Quote only the part that opens with the line containing "Model this object" and closes with the line containing "const BASE_RECESS_DEPTH = 0.8;". Keep both of those lines.

CAD and scene scripts
--------------------
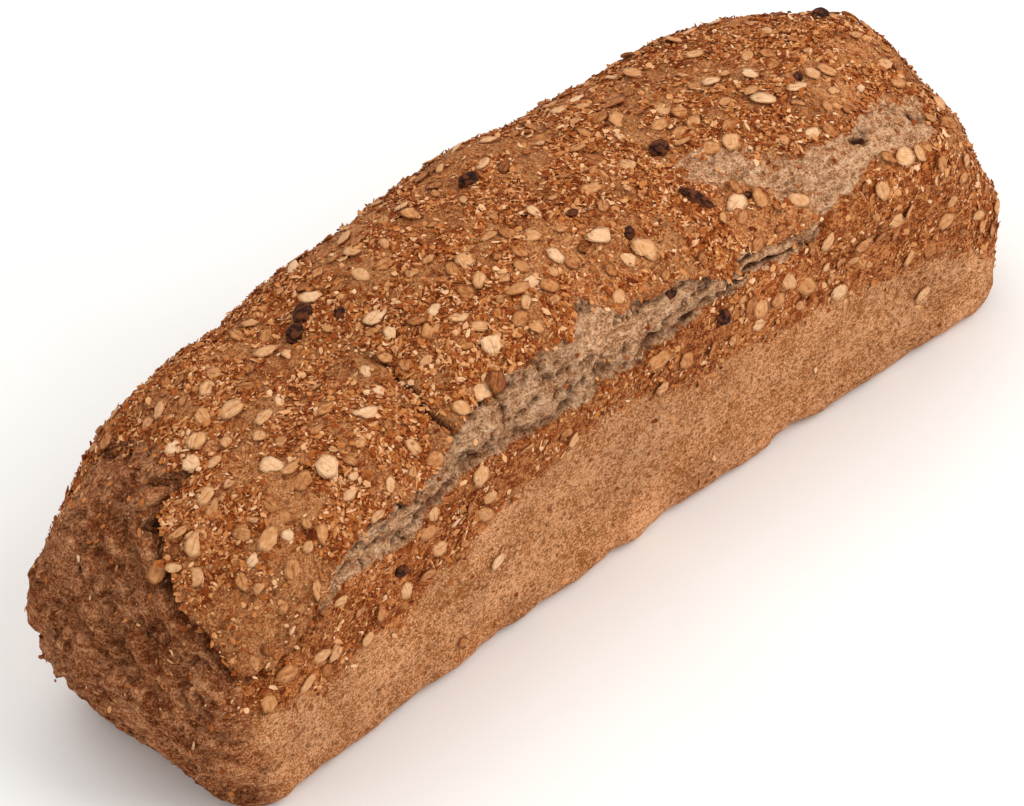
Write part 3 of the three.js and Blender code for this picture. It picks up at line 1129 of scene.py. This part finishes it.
    def surface(self) -> CrustSurface:
        """Works out the skin: the smooth loaf, its lumps, its tears and its roughness."""
        noise = Noise(11)
        level, share, tear = self.levels(noise)
        base = self._settled(self.shape.points(level))
        x, y, z = np.moveaxis(base, -1, 0)
        rows = CrustRows(base, share, tear, noise)
        over = ease(level, 0.85, 1.2)
        face, left, band, bran = self._zones(rows)
        large = self._swollen(rows, over)
        rough = self._grained(rows, over, face, left, band)
        rifts = ease(np.abs(noise.layered(base + 23, (15, 5.5, 4.5), 3)), 0.13, 0.0)
        bare, gap, hang = self._torn(rows, rough, rifts)

        front = np.sin(self.shape.facing) < 0
        inner = self._inside_patch(x, (level - 1) * self.arc, noise) * front
        rough += inner * (0.8 * noise.layered(base, (7, 4, 3), 4) - 0.4 - 0.5 * rifts)
        crack = self._crack(x, y, noise) * (z > self.crack_from)
        wobble = np.stack([noise.layered(base + k, 5.0, 3) for k in (200, 300, 400)], axis=-1)
        pit = bumps(base + 3.0 * wobble, self.pits)
        rough -= self.crack_depth * crack
        rough -= pit

        out = facing_out(base)
        points = base + out * (large + rough)[..., None]
        points = points - normalised(np.gradient(base, axis=0)) * hang[..., None]
        points[..., 2] = np.maximum(points[..., 2], 0.0)
        deep = np.maximum(gap, np.maximum(crack, 0.75 * bare * rifts))
        deep = np.maximum(deep, ease(pit, 0.8, 2.2) * (1 - left))
        thin = 0.72 + 0.4 * noise.layered(base + 77, 4.0, 3)
        clumps = ease(Noise(7).layered(base, 11.0, 3), -0.35, 0.3)
        toast = 0.35 + 0.55 * noise.layered(base, 30.0, 3) + 0.3 * clumps * over
        tongue = hump(np.linalg.norm(base - np.array(self.tongue), axis=-1), 0.0, 17.0)
        masks = {
            "end": np.maximum(left, 0.3 * face),
            "band": band,
            "bran": bran * (1 - 0.9 * inner),
            "clear": np.maximum(bare, inner),
            "crumb": np.clip(np.maximum(bare, inner * thin), 0, 1),
            "shade": ease(deep, 0.35, 1.0),
            # Painted shade where the relief dips below its softened mean.
            "hollow_shade": ease(softened(rough, 3) - rough, 0.12, 1.3) * (1 - 0.3 * left),
            "toast": np.clip(toast, 0, 1) * (1 - inner) + 0.3 * inner,
            "matte": np.clip(1 - clumps + 0.7 * tongue, 0, 1),
        }
        smooth_out = facing_out(base + out * large[..., None])
        return CrustSurface(points, smooth_out, masks)

    @staticmethod
    def _settled(base: np.ndarray) -> np.ndarray:
        """The smooth form, centred on the solid and standing on the solid's foot."""
        low, high = (np.array(corner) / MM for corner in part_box("loaf"))
        flat = base.reshape(-1, 3)
        shift = (low + high) / 2 - (flat.min(axis=0) + flat.max(axis=0)) / 2
        shift[2] = low[2] - flat[:, 2].min()
        return base + shift

    def _inside_patch(self, x: np.ndarray, arc: np.ndarray, noise: Noise) -> np.ndarray:
        """How far inside the bared patch on the shoulder each point is, 0 to 1.

        Each edge of the patch's outline gives a distance, and the sign comes from counting the
        edges that a line to the side crosses.
        """
        corners = np.array(self.patch, float)
        wander = np.stack([x, arc, x * 0], axis=-1)
        px = x + 3.2 * noise.layered(wander, 7.0)
        py = arc + 3.0 * noise.layered(wander + 40, 7.0)
        nearest = np.full(x.shape, 1e9)
        within = np.zeros(x.shape, dtype=bool)
        for (ax, ay), (bx, by) in zip(corners, np.roll(corners, -1, axis=0)):
            run, rise = bx - ax, by - ay
            t = np.clip(((px - ax) * run + (py - ay) * rise) / (run**2 + rise**2), 0, 1)
            nearest = np.minimum(nearest, np.hypot(px - ax - t * run, py - ay - t * rise))
            crossing = ax + (py - ay) * run / (rise if rise else 1e-9)
            within ^= ((ay > py) != (by > py)) & (px < crossing)
        return ease(np.where(within, nearest, -nearest), -3.6, 0.2)

    def _crack(self, x: np.ndarray, y: np.ndarray, noise: Noise) -> np.ndarray:
        """Depth, 0 to 1, of the thin crack that crosses the dome, by distance from its line."""
        wander = np.stack([x, y, x * 0], axis=-1)
        centre = self.crack_x + 2.2 * noise.layered(wander, 9.0)
        return hump(x, centre, 0.95) * ease(-y, 0, 24) * ease(-y, 48, 42)

    def faces(self, rows: int) -> list[np.ndarray]:
        """Quads between the rings, and the two caps zipped across from front to back.

        Args:
            rows: Number of rings.

        Returns:
            Face lists for the walls and dome, the ridge and the base.
        """
        n = self.shape.columns
        row, col = np.meshgrid(np.arange(rows - 1), np.arange(n), indexing="ij")
        nxt = (col + 1) % n
        quads = [row * n + col, row * n + nxt, (row + 1) * n + nxt, (row + 1) * n + col]
        walls = np.stack(quads, axis=-1)
        first = n - self.shape.corner_columns - (self.shape.end_columns - 1) // 2
        step = np.arange(n // 2 - 1)
        front, back = (first + step) % n, (first - 1 - step) % n
        cap = np.stack([front, (front + 1) % n, (back - 1) % n, back], axis=-1)
        return [walls.reshape(-1, 4), cap + (rows - 1) * n, cap[:, ::-1]]

    def build(self, grain: bpy.types.NodeTree) -> CrustSurface:
        """Builds and dresses the skin, in place of the solid.

        Args:
            grain: The shared mealy grain.

        Returns:
            The skin's surface, for the oats, bran and raisins.
        """
        surface = self.surface()
        keys = ("end", "band", "bran", "crumb", "shade", "hollow_shade", "toast", "matte")
        masks = {key: surface.masks[key] for key in keys}
        faces = self.faces(surface.points.shape[0])
        piece = make_piece("crust", surface.points, faces, masks, self.finish.material(grain))
        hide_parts("loaf")
        return surface


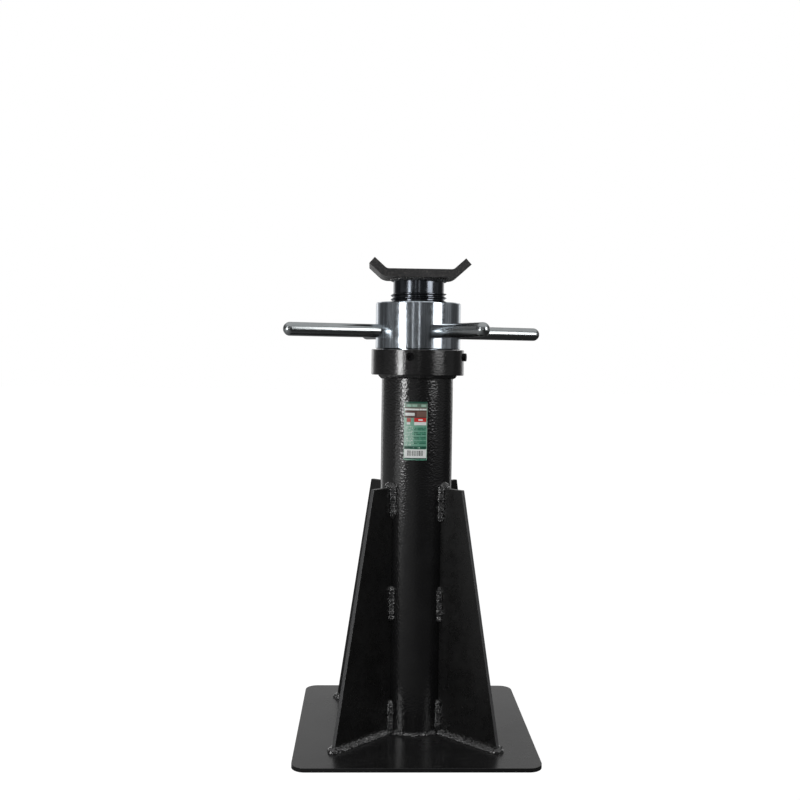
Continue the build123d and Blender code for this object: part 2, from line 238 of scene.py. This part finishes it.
def label_print():
    """Printed film: coloured panels, plain bars where text would be, and a bar pattern. It says nothing.

    Places on the label go from 0 to 1, from its left to its right edge and from its top down.
    """
    s = Shader("label print", Roughness=0.32, Specular_IOR_Level=0.5, Coat_Weight=0.3, Coat_Roughness=0.08)
    xyz = s.split(s.place)
    turn = s.math("ARCTAN2", xyz["X"], s.math("MULTIPLY", xyz["Y"], -1.0))
    across = s.ramp(turn, LABEL_START, LABEL_END, 0, 1)
    down = s.ramp(xyz["Z"], LABEL_HIGH.z, LABEL_LOW.z, 0, 1)

    def inside(value, low, high):
        return s.math("MULTIPLY", s.math("GREATER_THAN", value, low), s.math("LESS_THAN", value, high))

    def panel(under, left, right, top, bottom, colour, share=None):
        mask = s.math("MULTIPLY", inside(across, left, right), inside(down, top, bottom))
        if share is not None:
            mask = s.math("MULTIPLY", mask, share)
        return s.mix(mask, under, colour)

    def along(scale, row=0.0):
        """A point that moves with the place across the label. Each row's points lie far from the others'."""
        inputs = {"X": s.math("MULTIPLY", across, scale), "Y": row * ROWS_APART}
        return s.add("ShaderNodeCombineXYZ", inputs).outputs[0]

    def word_gaps(row, scale, density):
        """Breaks a bar into word-like lengths, a different break for each row."""
        return s.math("GREATER_THAN", s.noise(1.0, 2, 0.8, along(scale, row)), 1 - density)

    # heading
    colour = s.mix(s.ramp(across, 0.1, 0.7, 0.75, 0.0), GREEN, PALE)
    colour = panel(colour, 0, 1, 0, 0.030, DARK_GREEN)
    colour = panel(colour, 0, 1, 0.030, 0.100, DULL_GREEN)
    colour = panel(colour, 0.08, 0.56, 0.045, 0.085, PALE, word_gaps(1, 14, 0.58))
    colour = panel(colour, 0.72, 0.94, 0.045, 0.085, PALE, word_gaps(2, 14, 0.62))
    colour = panel(colour, 0, 1, 0.100, 0.275, BROWN)
    colour = panel(colour, 0.03, 0.97, 0.115, 0.145, WHITE, word_gaps(3, 22, 0.62))
    colour = panel(colour, 0.55, 1, 0.165, 0.255, PALE_BROWN)
    colour = panel(colour, 0.05, 0.46, 0.190, 0.240, WHITE, word_gaps(4, 12, 0.72))
    # red box with a white foot, and the small square beside it
    colour = panel(colour, 0.44, 0.96, 0.275, 0.345, RED)
    colour = panel(colour, 0.62, 0.80, 0.297, 0.322, WHITE, word_gaps(5, 18, 0.6))
    colour = panel(colour, 0.44, 0.96, 0.345, 0.400, WHITE)
    colour = panel(colour, 0.12, 0.30, 0.280, 0.345, DULL_RED)
    colour = panel(colour, 0.12, 0.27, 0.352, 0.390, WHITE)
    # two columns of short bars
    for row in range(TEXT_ROWS):
        top = TEXT_TOP + row * TEXT_STEP
        colour = panel(colour, 0.05, 0.42, top, top + 0.0105, WHITE, word_gaps(10 + row, 26, 0.50))
        ink = DARK_GREEN if row % 3 else MID_GREEN
        colour = panel(colour, 0.44, 0.95, top, top + 0.0125, ink, word_gaps(30 + row, 16, 0.56))
    # foot band, bar pattern and border
    colour = panel(colour, 0, 1, 0.762, 0.808, DARK_GREEN)
    colour = panel(colour, 0.40, 0.70, 0.772, 0.798, PALE, word_gaps(6, 16, 0.45))
    colour = panel(colour, 0.02, 0.98, 0.812, 0.962, WHITE)
    bars = s.math("GREATER_THAN", s.noise(1.0, 1, 0.5, along(46)), 0.50)
    colour = panel(colour, 0.16, 0.84, 0.835, 0.925, INK, bars)
    colour = panel(colour, 0, 1, 0.962, 0.985, DARK_GREEN)
    for left, right in ((0, 0.022), (0.978, 1)):
        colour = panel(colour, left, right, 0.03, 0.985, PALE)
    scuff = s.ramp(s.noise(420, 4, 0.7), 0.6, 0.75, 0, 0.35)
    colour = s.mix(scuff, colour, (0.35, 0.38, 0.36))
    return s.finish(Base_Color=colour, Normal=s.bump(s.noise(160), 3e-5, 0.4))


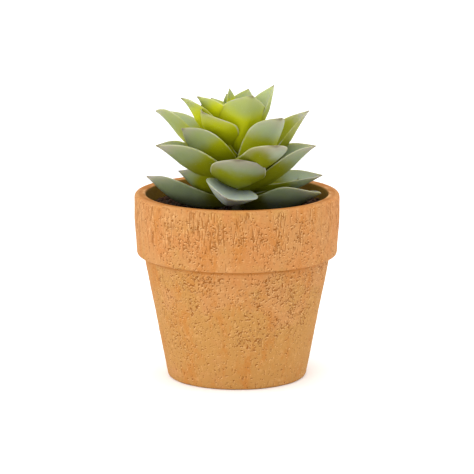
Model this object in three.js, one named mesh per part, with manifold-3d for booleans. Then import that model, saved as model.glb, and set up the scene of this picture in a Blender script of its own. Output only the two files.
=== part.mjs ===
// A succulent rosette growing in a small collared clay pot. Millimetres, +Z up.
// The origin is the centre of the pot's base, and the front of the plant faces -Y.
import * as THREE from "three";
import { ParametricGeometry } from "three/addons/geometries/ParametricGeometry.js";
import { mergeVertices } from "three/addons/utils/BufferGeometryUtils.js";
import Module from "manifold-3d";

const wasm = await Module();
wasm.setup();

const MERGE_DISTANCE = 1e-4;

// Pot: outside
const POT_HEIGHT = 58.8;
const RIM_RADIUS = 32.5;
const COLLAR_BOTTOM = 39.4;
const COLLAR_FOOT_RADIUS = 31.7;
const COLLAR_STRAIGHT = 8;
const BODY_TOP_RADIUS = 29.6;
const BASE_RADIUS = 22;
const BASE_RECESS_RADIUS = 16;
const BASE_RECESS_DEPTH = 0.8;

// Pot: inside
const MOUTH_RADIUS = 28.85;
const MOUTH_LIP_DEPTH = 6;
const MOUTH_LIP_TAPER = 1;
const FLOOR_THICKNESS = 5.5;
const FLOOR_RADIUS = 18.6;
const POT_SEGMENTS = 64;
const CORNER_STEPS = 2;

// Soil
const GAP = 0.3;
const SOIL_TOP = 54.5;
const SOIL_DISH_DEPTH = 2.6;
const SOIL_DISH_INNER = 12;
const SOIL_DISH_OUTER = 25;
const SOIL_RINGS = 11;
const SOIL_SEGMENTS = 44;
const CRUMB_RELIEF = 0.6;
const SOIL_SEED = 11;

// Stem
const STEM_RADIUS = 2.4;
const STEM_FOOT = 30;
const STEM_TOP = 79;
const STEM_TIP_RADIUS = 1.1;
const STEM_SEGMENTS = 14;

// Leaf section and outline
const ROOT_DEPTH = 1;
const EDGE_THICKNESS = 0.6;
const WIDEST_AT = 0.58;
const CUP_POWER = 1.65;
const KEEL_POWER = 1.35;
const EDGE_POWER = 8;
const LEAF_SLICES = 8;
const LEAF_STACKS = 9;
const LEAF_DEFAULTS = {
  thickness: 2, arch: 0.06, recurve: 0.04, roll: 0, cup: 0.55, sway: 0, neck: 0.45, blunt: 2.3,
};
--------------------
The completed task
Model this object in three.js, one named mesh per part, with manifold-3d for booleans. Then import that model, saved as model.glb, and set up the scene of this picture in a Blender script of its own. Output only the two files.
=== part.mjs ===
// A succulent rosette growing in a small collared clay pot. Millimetres, +Z up.
// The origin is the centre of the pot's base, and the front of the plant faces -Y.
import * as THREE from "three";
import { ParametricGeometry } from "three/addons/geometries/ParametricGeometry.js";
import { mergeVertices } from "three/addons/utils/BufferGeometryUtils.js";
import Module from "manifold-3d";

const wasm = await Module();
wasm.setup();

const MERGE_DISTANCE = 1e-4;

// Pot: outside
const POT_HEIGHT = 58.8;
const RIM_RADIUS = 32.5;
const COLLAR_BOTTOM = 39.4;
const COLLAR_FOOT_RADIUS = 31.7;
const COLLAR_STRAIGHT = 8;
const BODY_TOP_RADIUS = 29.6;
const BASE_RADIUS = 22;
const BASE_RECESS_RADIUS = 16;
const BASE_RECESS_DEPTH = 0.8;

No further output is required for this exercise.